Sen. Obama, Health Advocates Urge Energy Department to Keep Mercury in Domestic Storage, Safely Away from Global Chemical Bazaar
WASHINGTON (November 16, 2006) -- The U.S. Department of Energy (DOE) is considering selling some 1,300 tons of surplus mercury on the international market, prompting urgent warnings from health organizations that the toxic metal would easily find its way back into the domestic food chain from the developing world where it's typically used today.
Word of the possible sale also sparked a formal request by Sen. Barack Obama (D-Ill.) to the agency to keep the mercury safely in storage and out of the environment.

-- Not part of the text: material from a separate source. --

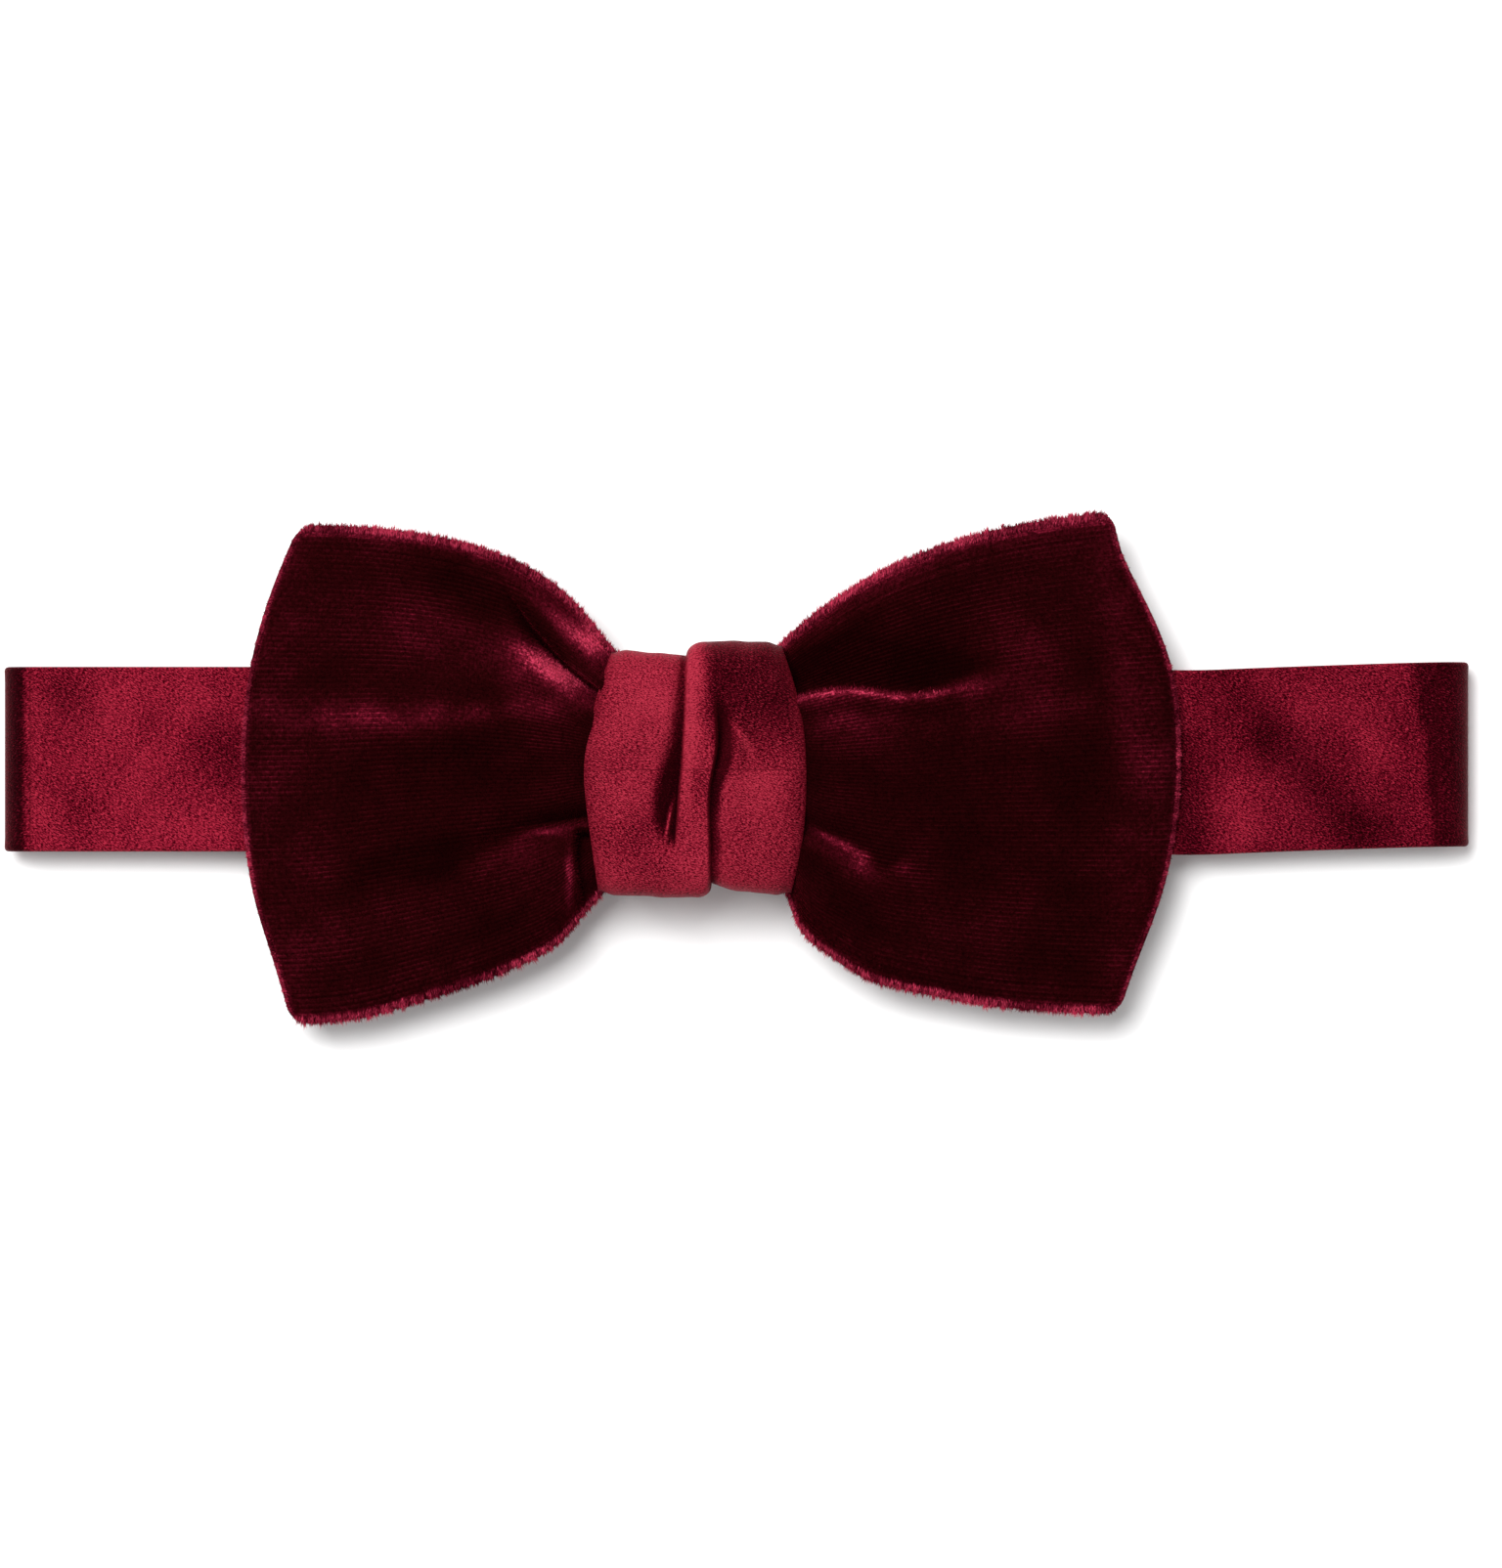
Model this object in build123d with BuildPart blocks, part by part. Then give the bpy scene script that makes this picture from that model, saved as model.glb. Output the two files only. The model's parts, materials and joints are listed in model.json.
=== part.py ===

The senator was joined by the Natural Resources Defense Council (NRDC) and the Mercury Policy Project in warning that U.S. mercury exports will "boomerang" back to the United States. Mercury exports often go to poorly regulated industries in developing countries, which release it into the atmosphere. Some of that air pollution wafts over the ocean and back to the United States, contaminating ocean and freshwater fish.
"There is no question that mercury from this sale would find its way up the food chain, onto our plates, and into our bodies," said Dr. Linda Greer, an environmental toxicologist and director of NRDC's Environmental Health Program. "Inviting less developed countries to a close-out sale on surplus American poison is sheer lunacy given what we know about how easily mercury moves around the globe."
Prenatal and infant mercury exposure can cause mental retardation, cerebral palsy, deafness and blindness. Even in low doses, mercury may affect a child's development, delaying walking and talking, shortening attention span and causing learning disabilities. In adults, it can adversely affect fertility and blood pressure, and cause memory loss, tremors, vision loss and other problems. Growing evidence suggests exposure to mercury may also lead to heart disease.
The DOE stockpile is nearly eight times the amount exported in 2004 by all U.S. companies combined. Once used in weapons and other energy-related technologies, the mercury is now obsolete for DOE functions and no longer of any use to the government.
In a letter this week to DOE Secretary Samuel Bodman, Sen. Obama strongly urged DOE to continue to secure its mercury stockpiles in long-term storage. "Given that mercury is a trans-boundary pollutant that is deposited both locally and globally," he wrote, "any strategy to reduce mercury in the environment must also include reducing the volume of mercury traded and sold in the world market." (For a copy of the letter, click here.)
Currently, most of the DOE's surplus mercury is stored at the Y-12 National Nuclear Security Administration site in Oak Ridge, Tennessee.
NRDC and the Mercury Policy Project urged DOE to follow the lead of the Department of Defense (DOD), which, after a thorough review, opted to store rather than sell its nearly 5,000 tons of surplus mercury. The two organizations also support a bill introduced this summer by Sen. Obama that would ban U.S. mercury exports by 2012.
"We've got to stop the cycle of toxic mercury trade that winds up contaminating the fish we eat," said Dr. Greer.
Mercury also poses a substantial direct health risk to workers around the world, said Michael Bender, director of the Mercury Policy Project. "As many as 15 million gold miners in more than 40 countries, for example, are at risk from high-concentration mercury vapors and mercury intoxication, which can lead to severe nervous system poisoning," he said. "The U.S. government has a moral obligation to restrict its exports to developing countries, as the European Union recently proposed to do by 2011."